Exercise brief: The data below is to be returned in full and exactly.

Provided material:
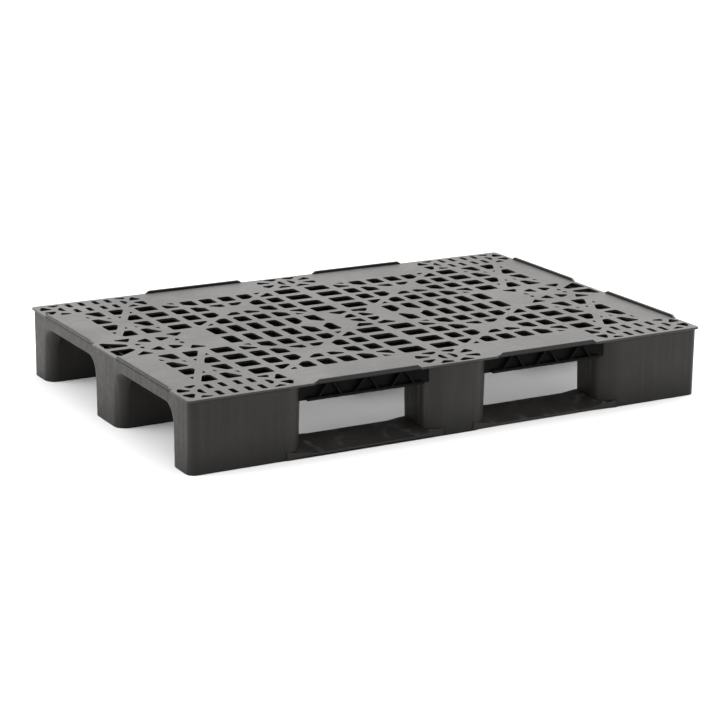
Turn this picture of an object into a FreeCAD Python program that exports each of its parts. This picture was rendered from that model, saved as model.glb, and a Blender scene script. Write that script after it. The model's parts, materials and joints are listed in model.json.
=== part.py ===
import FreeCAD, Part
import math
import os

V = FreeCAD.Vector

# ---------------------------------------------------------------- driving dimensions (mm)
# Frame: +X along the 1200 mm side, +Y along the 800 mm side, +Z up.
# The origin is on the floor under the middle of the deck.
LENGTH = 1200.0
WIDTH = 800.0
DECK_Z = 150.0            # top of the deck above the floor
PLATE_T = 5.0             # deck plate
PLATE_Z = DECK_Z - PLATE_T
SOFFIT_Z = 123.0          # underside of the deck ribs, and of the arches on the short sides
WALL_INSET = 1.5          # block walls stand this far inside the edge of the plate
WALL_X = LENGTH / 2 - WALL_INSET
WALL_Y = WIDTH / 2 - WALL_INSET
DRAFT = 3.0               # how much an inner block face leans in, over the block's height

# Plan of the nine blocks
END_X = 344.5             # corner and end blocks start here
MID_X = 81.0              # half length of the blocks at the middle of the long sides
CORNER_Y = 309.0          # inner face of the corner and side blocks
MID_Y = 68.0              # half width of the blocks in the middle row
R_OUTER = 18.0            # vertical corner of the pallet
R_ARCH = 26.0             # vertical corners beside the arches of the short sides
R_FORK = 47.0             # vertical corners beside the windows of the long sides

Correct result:
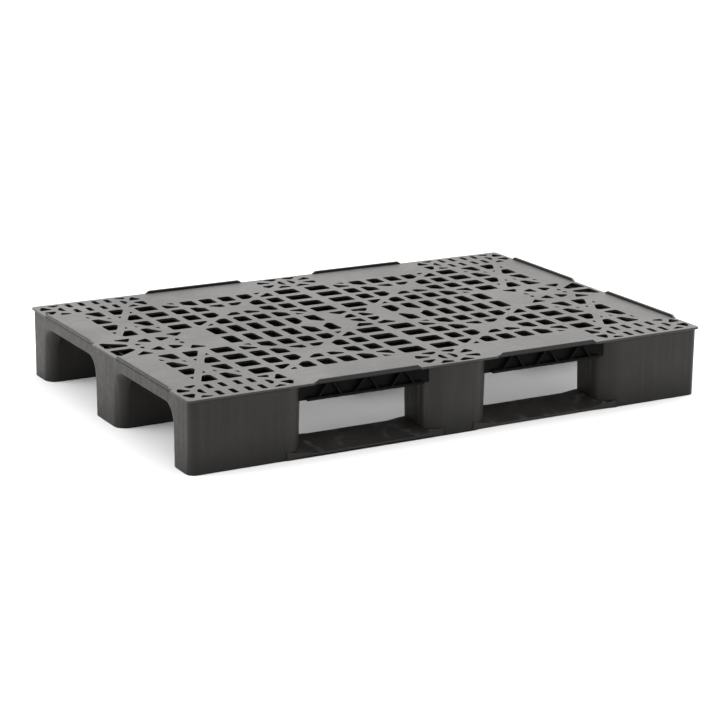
Turn this picture of an object into a FreeCAD Python program that exports each of its parts. This picture was rendered from that model, saved as model.glb, and a Blender scene script. Write that script after it. The model's parts, materials and joints are listed in model.json.
=== part.py ===
import FreeCAD, Part
import math
import os

V = FreeCAD.Vector

# ---------------------------------------------------------------- driving dimensions (mm)
# Frame: +X along the 1200 mm side, +Y along the 800 mm side, +Z up.
# The origin is on the floor under the middle of the deck.
LENGTH = 1200.0
WIDTH = 800.0
DECK_Z = 150.0            # top of the deck above the floor
PLATE_T = 5.0             # deck plate
PLATE_Z = DECK_Z - PLATE_T
SOFFIT_Z = 123.0          # underside of the deck ribs, and of the arches on the short sides
WALL_INSET = 1.5          # block walls stand this far inside the edge of the plate
WALL_X = LENGTH / 2 - WALL_INSET
WALL_Y = WIDTH / 2 - WALL_INSET
DRAFT = 3.0               # how much an inner block face leans in, over the block's height

# Plan of the nine blocks
END_X = 344.5             # corner and end blocks start here
MID_X = 81.0              # half length of the blocks at the middle of the long sides
CORNER_Y = 309.0          # inner face of the corner and side blocks
MID_Y = 68.0              # half width of the blocks in the middle row
R_OUTER = 18.0            # vertical corner of the pallet
R_ARCH = 26.0             # vertical corners beside the arches of the short sides
R_FORK = 47.0             # vertical corners beside the windows of the long sides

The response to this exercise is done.